The set of strings that are matched by a regular expression can be represented as a tree structure.

  1.  Jeffrey Friedl's book "Mastering Regular Expressions"

  中文版:精通正则表达式:https://book.douban.com/subject/2154713/

  英文版PDF:https://doc.lagout.org/Others/O%27Reilly%20-%20Mastering%20Regular%20Expressions.pdf

  2, PCRE匹配分标准接口(pcre_exec(), pcre16_exec() and pcre32_exec() functions. )和非标准接口( pcre_dfa_exec(), pcre16_dfa_exec() and pcre32_dfa_exec() functions )两种。

    前者在同一个串中只能返回一个匹配结果,或者可以同时返回一个串中的多个匹配结果。
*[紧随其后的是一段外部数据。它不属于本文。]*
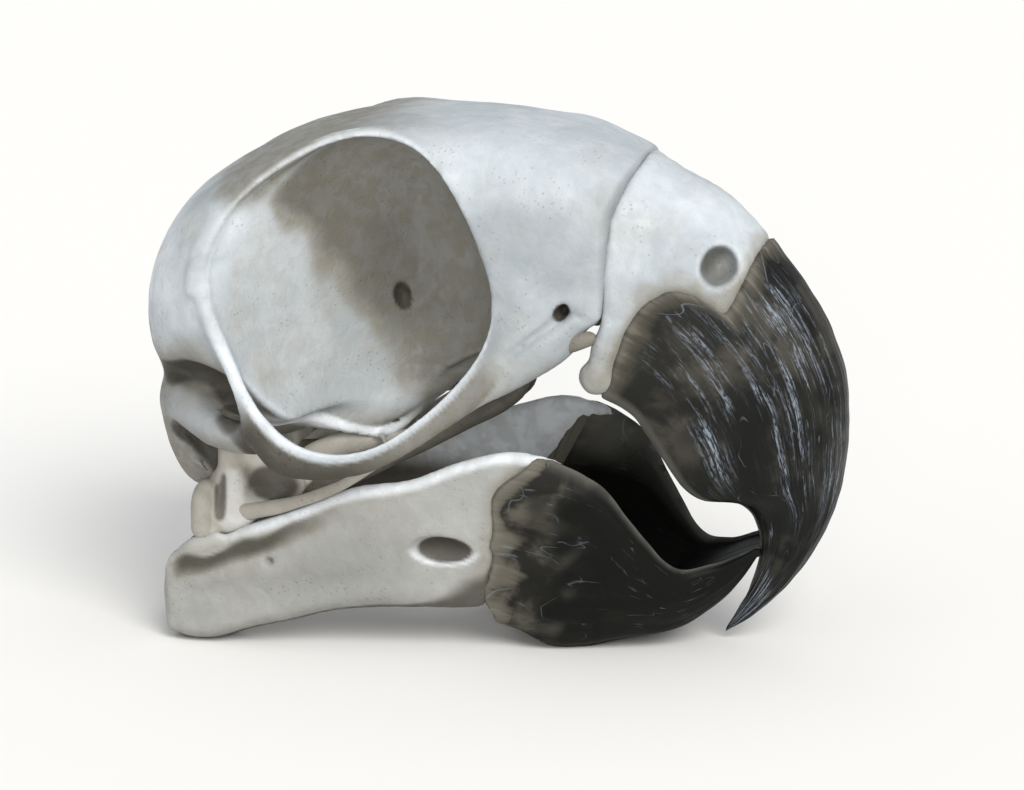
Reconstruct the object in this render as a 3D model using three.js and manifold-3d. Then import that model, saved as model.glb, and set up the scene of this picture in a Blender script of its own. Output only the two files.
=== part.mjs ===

    标准接口返回的结果有可能是最长串,最短串或任意长度的串,这取决于贪婪与非贪婪的设置。

    标准接口就是NFA algorithm是深度优先查找树,同时可以有贪婪(greedy)与非贪婪(ungreedy)两种控制种类。

    非标准接口为广度优先查找树,为DFA算法( In Friedl's terminology, this is a kind of "DFA algorithm", though it is not implemented as a traditional finite state machine (it keeps multiple states active simultaneously).)subject串的扫描会一直进行到串的尾部或者没有其他需要遍历的路径。所有的已终结路径即代表了全部的匹配结果,返回的结果按照字符串长度递减。有一个开关设置第一个命中即返回,也就是最短命中串。

  3.  非标准方法的优点:

    a, 匹配多个结果,尤其是找到最长匹配。

    b, 可以对超长的subject数据进行多次分批次的匹配。

     非标准方法的缺点:

    a, 比标准方法慢。

    b, 不支持子串提取。

    c, Although atomic groups are supported, their use does not provide the performance advantage that it does for the standard algorithm.

pcrejit:

http://www.pcre.org/original/doc/html/pcrejit.html

摘要:

  JIT提供特别深度的优化. 牺牲额外的处理步骤,从而提高匹配性能。适合一次pattern编译多次match操作的应用场景。

  1. 只支持标准PCRE接口,不支持DFA匹配模式。

  2. PCRE默认不打开JIT,需要在编译的时候增加--enable-jit选项。

  3.  有硬件平台限制

  ARM v5, v7, and Thumb2
Intel x86 -bit and -bit
MIPS -bit
Power PC -bit and -bit
SPARC -bit (experimental)

  4.  the pcre_jit_exec() function was not available at all before 8.32

  5.  The JIT compiler generates different optimized code for each of the three modes (normal, soft partial, hard partial). When pcre_exec() is called, the appropriate code is run if it is available. Otherwise, the pattern is matched using interpretive code.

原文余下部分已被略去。